Lawrence Blake   26/1/2016

As a Canterbury Cathedral Assistant for the past 4 years I have long been fascinated by the various green men on display in and around the Cathedral. However, I never knew anything about the 'feline' connection. When discussing the various 'grotesques' all of us tend not to get too involved with anything deeply historical or cultural but only to explain how skilful the mediaeval masons were with their axes rather than mallets and chisels in carving the capitals in the Holy Innocents and St Gabriel's chapels. As for the archway of the Great West door and the vaulted roof of the Cloister the usual conversation is about tradition  and early English building symbolism. Although I don't intend to get too involved with detail about cats' posterior regions I have long been intrigued by the  feline face poking its tongue out in the vaulted ceiling above the South West Door. Thanks for your excellent essay on the wider subject of the disgorging mouths of the green men. This has certainly opened my eyes to what is behind the carving of these strange works of art.

 

Sophie Johnson   8/2/2016

Lawrence, thank you for your kind remark!
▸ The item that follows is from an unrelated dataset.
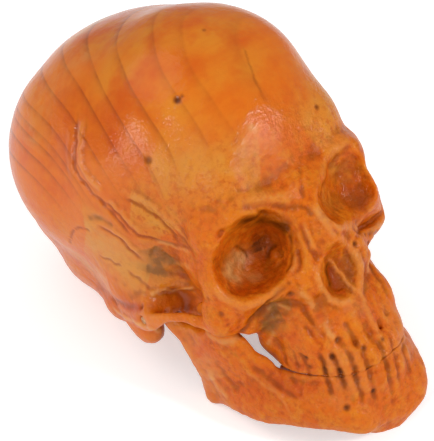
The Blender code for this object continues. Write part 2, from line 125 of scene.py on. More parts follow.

I am just reading a brilliant work, Romanesque Architecture, Sculpture and Painting, Rolf Toman (ed.), HF Ullman 2014. (This is the first real history of art in a very long time.) Sadly, it seems that art historians continue to ignore the 'Green Man' concept. The only encouraging thing in this regard is that the book has an article by Barbara Deimling, 'Medieval church portals and their importance in the history of law'. That at least concedes a connection between medieval sculpture and church/civilian history.

 

But this is what I want to tell you: I can find nothing in this rather long and detailed work (nor in any other work) that would corroborate 'mediaeval masons ... with their axes rather than mallets and chisels'. Do you have a source for this, please?

 

And now, frankly: I think the claim that mediaeval masons perversely chose to use axes rather than the apropos tools for sculpting is nothing short of a piece of blithering nonsense. Please see:

 

MF Hearn, 1981, Romanesque Sculpture: The Revival of Monumental Stone Sculpture in the Eleventh and Twelfth Centuries. Ithaca, NY, Cornell University Press, p.50.  

 

Hearn notes the remark by Gervase that Romanesque sculptors used axes and the Gothic ones  chisels, but dismisses it out of hand. No other art historian bothers with Gervase's remark. Evidence of chisel, and even drill, work in Romanesque sculpture is too much present to take Gervase at his word.